After hitting my head on the door frame for the 3rd time I came to the
sudden epiphanous realization of just how immutable the laws of physics
can be. It escapes me how I could have thought that the axioms
governing mass and inertia could possibly allow a door frame to budge after being
bumped by a fleshy object like a head. So was my introduction to the
land of the rising sun and the perilously descending doorframes.

Tokyo was once known as Edo. When the capital was moved from Kyoto
during the so-called Meiji Restoration of 1868, the name was changed to
East capital or
Tokyo. Tokyo is host to fanciful skyscrapers and myriad
Shinto shines where the faithful pay homage to there ancestors. The
lights of Shinjuku and Shibuya seem an order of magnitude brighter than
Times Square. The affluent flaunt their yen at exclusive boutiques in
Ginza. At Tsukiji, the worlds biggest fish market, $23 million
worth of fish are sold each day. The streets of
Tokyo for the most part are
bereft of street signs. Taxi drivers clad in neatly pressed suits and
white gloves navigate their late model lexuses (lexi?) though the vast
labyrinth of avenues and side streets that is
Tokyo's utterly
confusing road system. The cabs are immaculately clean, pure white doilies cover
all the seats, and of course the doors open and close automatically.
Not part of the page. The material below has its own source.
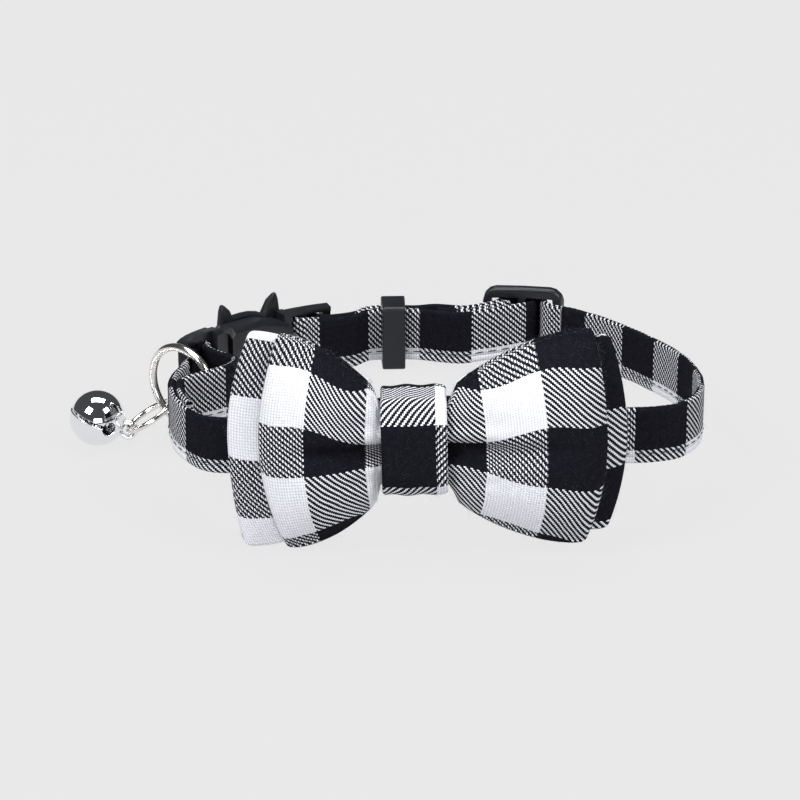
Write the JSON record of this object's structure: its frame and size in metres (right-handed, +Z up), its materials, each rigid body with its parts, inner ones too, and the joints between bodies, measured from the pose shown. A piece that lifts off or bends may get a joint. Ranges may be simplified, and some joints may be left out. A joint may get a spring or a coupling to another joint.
{
  "type": "pet bow tie collar",
  "caption": "Closed cloth cat collar with a layered bow tie gathered by a knot band, a side-release buckle, a slider, a keeper, and a ring with a jingle bell.",
  "frame": {"origin": "under the middle of the whole collar, on the surface that it stands on", "axes": "+Z up, -Y to the front where the bow is, +X to the wearer's left, so the bell is on the -X side"},
  "size_m": [0.1072, 0.0836, 0.038],
  "materials": {
    "cloth": "brushed cotton twill in a black and white buffalo check",
    "plastic": "black moulded plastic, satin",
    "nickel": "nickel plated steel wire",
    "chrome": "mirror plated"
  },
  "bodies": {
    "root": {"bow_back": "cloth", "bow_front": "cloth", "bow_knot": "cloth", "collar_strap": "cloth", "buckle_plug": "plastic", "buckle_socket": "plastic", "strap_keeper": "plastic", "slider": "plastic", "tag_ring": "nickel", "bell_link": "nickel", "bell": "chrome", "bell_pea": "nickel"}
  },
  "joints": []
}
The apartments in Tokyo are minimalistic and cramped. Staying at a
traditional ryokan is somewhat confusing at first. Upon entering the
modest edifice shoes are off and slippers adorned. When entering your
particular 8ftX5ft room the slippers are removed. This keeps the tatami
straw mat clean. Indeed the aroma of the tatami straw mat is quite
refreshing. There's more though, when leaving the room to go to the
restroom, slippers are put back on and at the bathroom special bathroom
slippers are worm. Many of the toilets are squat types but some of the
western style toilets here even have heated seats. Oh, and to flush you
pull up on the handle as opposed to down.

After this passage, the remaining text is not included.